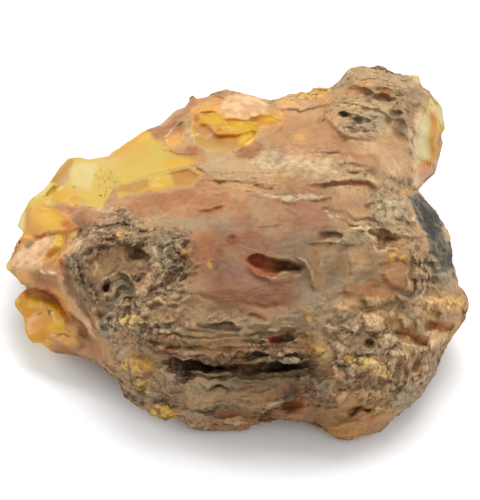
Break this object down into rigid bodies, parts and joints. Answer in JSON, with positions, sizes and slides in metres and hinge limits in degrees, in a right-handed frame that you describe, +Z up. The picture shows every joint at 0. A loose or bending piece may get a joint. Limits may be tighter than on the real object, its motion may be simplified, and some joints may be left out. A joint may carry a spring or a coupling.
{
  "type": "raw amber piece",
  "caption": "Lump of raw amber with clear golden windows, milky pink skin and a brown weathered crust with ledges, pits and a long crevice; rests on a flat face.",
  "frame": {"origin": "on the resting face, under the middle of the lump's bounding box", "axes": "+X to the right along the lump's longest side, +Y away from the steep creviced front, +Z up off the table"},
  "size_m": [0.1097, 0.1024, 0.0448],
  "materials": {
    "raw_amber": "satin"
  },
  "bodies": {
    "root": {"raw_amber": "raw_amber"}
  },
  "joints": []
}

**What you are asked to do**
Please output the entire listing exactly as it stands.

**In response**
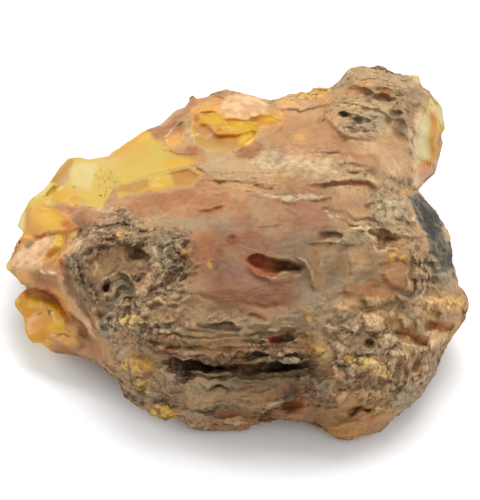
Break this object down into rigid bodies, parts and joints. Answer in JSON, with positions, sizes and slides in metres and hinge limits in degrees, in a right-handed frame that you describe, +Z up. The picture shows every joint at 0. A loose or bending piece may get a joint. Limits may be tighter than on the real object, its motion may be simplified, and some joints may be left out. A joint may carry a spring or a coupling.
{
  "type": "raw amber piece",
  "caption": "Lump of raw amber with clear golden windows, milky pink skin and a brown weathered crust with ledges, pits and a long crevice; rests on a flat face.",
  "frame": {"origin": "on the resting face, under the middle of the lump's bounding box", "axes": "+X to the right along the lump's longest side, +Y away from the steep creviced front, +Z up off the table"},
  "size_m": [0.1097, 0.1024, 0.0448],
  "materials": {
    "raw_amber": "satin"
  },
  "bodies": {
    "root": {"raw_amber": "raw_amber"}
  },
  "joints": []
}